According to Marche, much of the vampire fantasy draws on those awkward high-school moments most of us would much rather forget. Regardless where along the gender spectrum one falls, almost everyone can remember “the moment of discovery.” A young man realizes the jocks, not the cheerleaders turn him on. A young woman realizes crushing on the “too gorgeous” boy in English class is a thorough waste of time. Another boy realizes there’s a reason his best friend is such a snappy dresser.

The phenomenon—both of the vampire and sexuality types—is nothing new. Vampire novels have been best sellers since the early 19th Century, in large part because of the sexual subtext. Most modern incarnations throw subtext to the winds and just lay everything out there in all its carnal glory. (Even Twilight, the most chaste of the current crop, tends toward the “hot” end of the scale. One critic went so far as to refer to Meyer’s original book as “the hottest bunch of abstinence” she had read.) The Lair and True Blood dare to go beyond traditional sex and deal openly with homosexuality. The Lair is made for a gay audience, so that’s a given. True Blood is cleverer in its offhand references for a more mainstream audience: In the opening credits, a road sign reads “GOD HATES FANGS,” and a talk-show sequence refers to vampires “coming out of the coffin.”

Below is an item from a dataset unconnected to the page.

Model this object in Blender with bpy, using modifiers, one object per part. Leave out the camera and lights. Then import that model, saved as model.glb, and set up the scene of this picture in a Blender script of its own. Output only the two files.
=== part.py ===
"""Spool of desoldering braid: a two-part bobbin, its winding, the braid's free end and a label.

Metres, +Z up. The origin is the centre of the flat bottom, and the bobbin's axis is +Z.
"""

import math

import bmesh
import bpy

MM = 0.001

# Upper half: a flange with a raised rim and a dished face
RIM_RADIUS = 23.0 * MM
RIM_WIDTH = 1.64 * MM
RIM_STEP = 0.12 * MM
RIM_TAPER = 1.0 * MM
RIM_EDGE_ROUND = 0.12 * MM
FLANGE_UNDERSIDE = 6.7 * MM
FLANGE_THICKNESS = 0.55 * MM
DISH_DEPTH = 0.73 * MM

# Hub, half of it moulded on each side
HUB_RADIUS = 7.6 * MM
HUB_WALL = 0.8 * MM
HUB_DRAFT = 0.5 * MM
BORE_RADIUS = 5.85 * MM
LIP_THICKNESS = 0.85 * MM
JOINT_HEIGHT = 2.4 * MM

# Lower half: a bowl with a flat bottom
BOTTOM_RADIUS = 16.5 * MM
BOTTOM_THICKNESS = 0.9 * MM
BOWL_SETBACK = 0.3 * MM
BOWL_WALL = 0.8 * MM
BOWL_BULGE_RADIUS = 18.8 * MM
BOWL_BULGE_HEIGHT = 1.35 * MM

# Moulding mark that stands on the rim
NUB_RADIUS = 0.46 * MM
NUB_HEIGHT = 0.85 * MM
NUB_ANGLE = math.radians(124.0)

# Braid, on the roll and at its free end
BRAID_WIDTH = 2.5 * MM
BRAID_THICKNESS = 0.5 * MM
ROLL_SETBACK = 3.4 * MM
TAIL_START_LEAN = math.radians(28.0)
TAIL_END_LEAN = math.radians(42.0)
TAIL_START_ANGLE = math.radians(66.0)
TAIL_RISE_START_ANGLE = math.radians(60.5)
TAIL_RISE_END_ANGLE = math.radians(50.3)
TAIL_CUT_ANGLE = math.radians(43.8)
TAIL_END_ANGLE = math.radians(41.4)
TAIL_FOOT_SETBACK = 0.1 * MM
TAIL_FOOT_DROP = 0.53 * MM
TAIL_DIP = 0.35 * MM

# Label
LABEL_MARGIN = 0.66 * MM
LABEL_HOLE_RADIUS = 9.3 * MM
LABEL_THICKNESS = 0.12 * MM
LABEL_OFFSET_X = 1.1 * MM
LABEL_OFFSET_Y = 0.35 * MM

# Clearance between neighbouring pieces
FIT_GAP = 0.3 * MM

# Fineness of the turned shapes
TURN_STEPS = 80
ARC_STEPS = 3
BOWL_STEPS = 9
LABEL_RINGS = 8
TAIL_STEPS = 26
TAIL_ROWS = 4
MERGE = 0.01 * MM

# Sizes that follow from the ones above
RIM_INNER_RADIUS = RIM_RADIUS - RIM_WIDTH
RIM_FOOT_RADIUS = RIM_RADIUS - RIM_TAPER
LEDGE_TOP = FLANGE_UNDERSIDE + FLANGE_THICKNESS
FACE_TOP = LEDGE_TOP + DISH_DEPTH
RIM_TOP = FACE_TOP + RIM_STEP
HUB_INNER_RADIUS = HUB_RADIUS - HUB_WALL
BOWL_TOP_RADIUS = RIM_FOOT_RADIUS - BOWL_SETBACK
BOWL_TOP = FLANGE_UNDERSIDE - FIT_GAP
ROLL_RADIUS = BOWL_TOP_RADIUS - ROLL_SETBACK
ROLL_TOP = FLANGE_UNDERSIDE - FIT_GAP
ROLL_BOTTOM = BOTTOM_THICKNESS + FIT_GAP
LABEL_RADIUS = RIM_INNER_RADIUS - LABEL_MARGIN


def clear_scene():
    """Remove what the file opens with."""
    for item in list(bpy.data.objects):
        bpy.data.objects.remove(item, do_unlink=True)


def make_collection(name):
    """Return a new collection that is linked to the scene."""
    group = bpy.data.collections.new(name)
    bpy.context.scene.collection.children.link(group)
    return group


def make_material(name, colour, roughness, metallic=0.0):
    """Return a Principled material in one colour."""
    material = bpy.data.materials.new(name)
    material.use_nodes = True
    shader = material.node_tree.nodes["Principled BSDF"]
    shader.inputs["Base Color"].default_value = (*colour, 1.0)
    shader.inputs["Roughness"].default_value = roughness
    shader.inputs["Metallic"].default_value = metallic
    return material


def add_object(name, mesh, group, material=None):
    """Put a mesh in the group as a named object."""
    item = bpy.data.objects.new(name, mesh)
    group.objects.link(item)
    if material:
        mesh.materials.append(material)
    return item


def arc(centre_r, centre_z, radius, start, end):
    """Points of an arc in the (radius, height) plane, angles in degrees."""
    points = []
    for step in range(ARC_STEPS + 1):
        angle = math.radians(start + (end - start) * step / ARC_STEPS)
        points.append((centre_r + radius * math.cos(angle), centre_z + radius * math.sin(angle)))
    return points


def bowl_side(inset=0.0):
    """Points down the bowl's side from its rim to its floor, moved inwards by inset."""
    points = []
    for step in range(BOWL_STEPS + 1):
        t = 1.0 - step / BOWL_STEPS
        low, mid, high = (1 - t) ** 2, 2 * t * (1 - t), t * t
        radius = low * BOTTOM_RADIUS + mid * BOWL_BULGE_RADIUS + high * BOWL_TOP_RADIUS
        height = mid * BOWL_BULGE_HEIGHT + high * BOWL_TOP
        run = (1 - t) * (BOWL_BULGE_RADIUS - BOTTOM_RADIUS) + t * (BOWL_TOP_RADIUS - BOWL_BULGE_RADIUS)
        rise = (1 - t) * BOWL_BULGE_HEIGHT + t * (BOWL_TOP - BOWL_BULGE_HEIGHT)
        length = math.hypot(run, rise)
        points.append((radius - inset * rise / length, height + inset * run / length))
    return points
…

According to Marche, all of the many facets of sexuality suddenly showing up on television in the form of vampire sagas are one way a still-repressed society gives itself permission to embrace the forbidden. Vampires are fictional creatures, but if we can deal with them in our fantasies, perhaps we also can deal with LGBT people in real life.

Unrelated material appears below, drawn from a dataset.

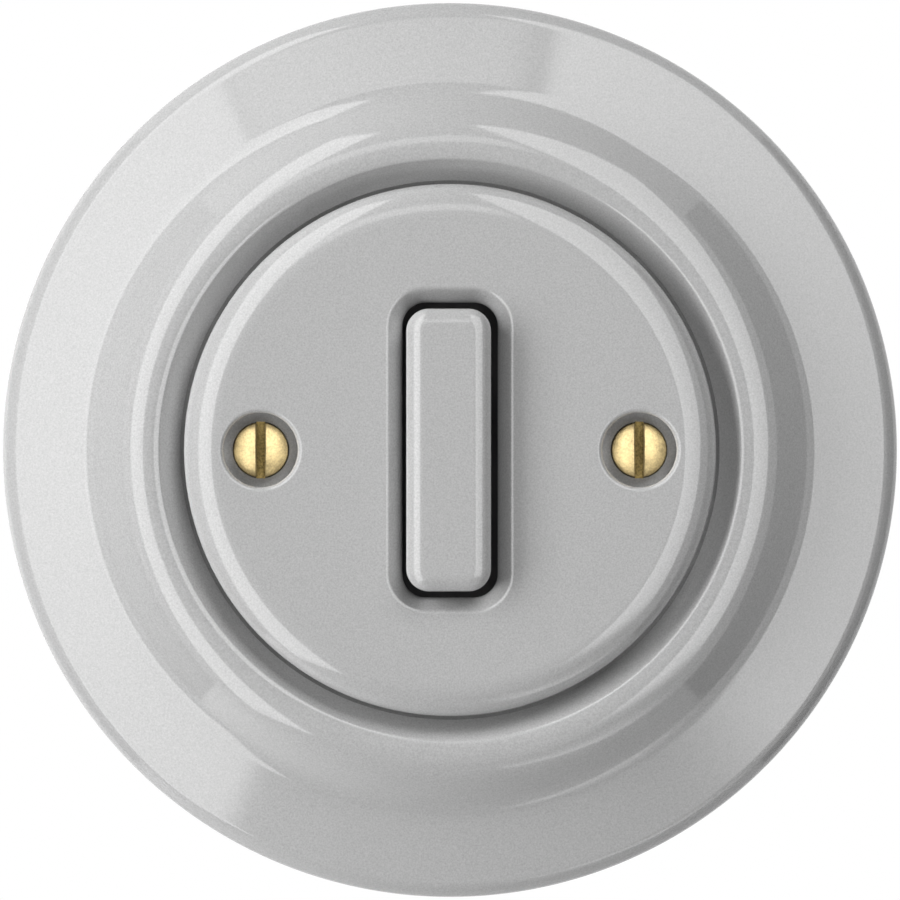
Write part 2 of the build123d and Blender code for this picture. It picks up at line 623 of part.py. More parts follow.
# Return springs, between the slide's flange and the shelf
for end_name, end_z in (("upper", RETURN_SPRING_Z), ("lower", -RETURN_SPRING_Z)):
    return_spring = coil_spring(
        0,
        end_z,
        SHELF_H + SPRING_SEAT_GAP,
        FLANGE_BACK_H - SPRING_SEAT_GAP,
        RETURN_SPRING_R,
        RETURN_WIRE_R,
        RETURN_SPRING_TURNS,
    )
    save(return_spring, f"return_spring_{end_name}")

contact_spring = coil_spring(
    0,
    0,
    BRIDGE_FRONT_H + SPRING_SEAT_GAP,
    WINDOW_TOP_H - SPRING_SEAT_GAP,
    CONTACT_SPRING_R,
    CONTACT_WIRE_R,
    CONTACT_SPRING_TURNS,
)
save(contact_spring, "contact_spring")

# Contact bridge, with a silver button near each end
with BuildPart() as contact_bridge:
    with BuildSketch(front(BRIDGE_BACK_H)):
        RectangleRounded(BRIDGE_W, BRIDGE_L, BRIDGE_CORNER_R)
    extrude(amount=BRIDGE_T)
save(contact_bridge.part, "contact_bridge")


def contact_button(z, seat_h, reach):
    """A round silver contact with a low dome, riveted at seat_h and reaching out by reach."""
    side = reach - CONTACT_DOME * (1 if reach > 0 else -1)
    dome_r = (CONTACT_R**2 + CONTACT_DOME**2) / (2 * CONTACT_DOME)
    with BuildPart() as button:
        with BuildSketch(profile_at(0, z)):
            with BuildLine():
                rivet = Polyline((0, seat_h), (CONTACT_R, seat_h), (CONTACT_R, seat_h + side))
                RadiusArc(rivet @ 1, (0, seat_h + reach), dome_r * (-1 if reach > 0 else 1))
                Line((0, seat_h + reach), (0, seat_h))
            make_face()
        revolve(axis=axis_at(0, z))
    return button.part


for end_name, end_z in (("upper", CONTACT_Z), ("lower", -CONTACT_Z)):
    moving_contact = contact_button(end_z, BRIDGE_BACK_H, -CONTACT_T)
    save(moving_contact, f"moving_contact_{end_name}")
    fixed_contact = contact_button(end_z, STRIP_FRONT_H, CONTACT_T)
    save(fixed_contact, f"fixed_contact_{end_name}")

# Contact strips: flat under the shelf, with a leg bent back into each of two terminals
leg_z = TERMINAL_Z - CAGE_SIZE / 2 + CAGE_WALL + STRIP_T / 2
leg_inner_z = leg_z - STRIP_T / 2
leg_outer_z = leg_z + STRIP_T / 2
bar_end_z = leg_inner_z - STRIP_BEND_R
strip_legs_w = 2 * TERMINAL_X + STRIP_LEG_W

with BuildPart() as contact_strip:
    with BuildSketch(front(STRIP_BACK_H)):
        with Locations((0, (STRIP_INNER_Z + bar_end_z) / 2)):
            Rectangle(STRIP_W, bar_end_z - STRIP_INNER_Z)
        with Locations((0, bar_end_z - STRIP_LEG_W / 2)):
            Rectangle(strip_legs_w, STRIP_LEG_W)
        with Locations((-TERMINAL_X, leg_z), (TERMINAL_X, leg_z)):
            Rectangle(STRIP_LEG_W, STRIP_T)
        with Locations((-TERMINAL_X, bar_end_z), (TERMINAL_X, bar_end_z)):
            Rectangle(STRIP_LEG_W, 2 * STRIP_BEND_R)
    extrude(amount=STRIP_T)
    with BuildSketch(front(STRIP_BACK_H)):
        with Locations((-TERMINAL_X, leg_z), (TERMINAL_X, leg_z)):
            Rectangle(STRIP_LEG_W, STRIP_T)
    extrude(amount=CAGE_BACK_H - STRIP_BACK_H)
    bends = contact_strip.edges().filter_by(Axis.X)
    inner_bends = bends.filter_by_position(Axis.Z, leg_inner_z, leg_inner_z)
    fillet(inner_bends.filter_by_position(Axis.Y, -STRIP_BACK_H, -STRIP_BACK_H), STRIP_BEND_R)
    outer_bends = contact_strip.edges().filter_by(Axis.X)
    outer_bends = outer_bends.filter_by_position(Axis.Z, leg_outer_z, leg_outer_z)
    outer_bends = outer_bends.filter_by_position(Axis.Y, -STRIP_FRONT_H, -STRIP_FRONT_H)
    fillet(outer_bends, STRIP_BEND_R + STRIP_T)
save(contact_strip.part, "contact_strip_upper")
save(mirror(contact_strip.part, about=Plane.XY), "contact_strip_lower")

# Terminals: a steel cage round each leg, and the screw that clamps the wire in it
cage_opening = CAGE_SIZE - 2 * CAGE_WALL
terminal_head_h = TERMINAL_SCREW_HEAD_EDGE + TERMINAL_SCREW_HEAD_DOME
terminal_seat_z = HOUSING_L / 2 - TERMINAL_HEAD_RECESS - terminal_head_h
terminals = [(end, x) for end in (1, -1) for x in (-TERMINAL_X, TERMINAL_X)]

for number, (end, terminal_x) in enumerate(terminals, start=1):
    with BuildPart() as terminal_cage:
        with BuildSketch(front(CAGE_BACK_H)):
            with Locations((terminal_x, end * TERMINAL_Z)):
                RectangleRounded(CAGE_SIZE, CAGE_SIZE, CAGE_CORNER_R)
                Rectangle(cage_opening, cage_opening, mode=Mode.SUBTRACT)
        extrude(amount=CAGE_D)
        with BuildSketch(Plane((terminal_x, -TERMINAL_H, end * TERMINAL_Z), z_dir=(0, 0, end))):
            Circle(TERMINAL_SCREW_R)
        extrude(amount=CAGE_SIZE, mode=Mode.SUBTRACT)
    save(terminal_cage.part, f"terminal_cage_{number}")
    terminal_screw = slotted_screw(
        Plane((terminal_x, -TERMINAL_H, 0), x_dir=(1, 0, 0), z_dir=(0, -end, 0)),
        Axis((terminal_x, -TERMINAL_H, 0), (0, 0, 1)),
        terminal_seat_z,
        TERMINAL_SCREW_HEAD_R,
        TERMINAL_SCREW_HEAD_EDGE,
        TERMINAL_SCREW_HEAD_DOME,
        TERMINAL_SCREW_R,
        TERMINAL_SCREW_REACH,
        TERMINAL_SCREW_SLOT_W,
        TERMINAL_SCREW_SLOT_DEPTH,
    )
    save(terminal_screw, f"terminal_screw_{number}")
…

“…[V]ampires have appeared to help America process its newfound acceptance of what so many once thought strange or abnormal,” he wrote. “Adam and Steve who live on your corner with their adorable little son and run a bakery? The transgendered man who gave birth to a healthy baby? The teenage girl who wishes that all boys could be vampires? All part of the luscious and terrifying magic of today’s sexual revolution.”

And, he concludes, the undead are serving their purpose. Things are changing; society is changing. Eventually, when the cultural rollercoaster has leveled out again and no one thinks twice about sexuality’s existence along a continuum and not simply in black and white extremes, vampires will return to their lairs until we need them again.

“Vampires will eventually go away,” Marche wrote. “They always do. But only when they’ve sucked our fear and our longing dry.”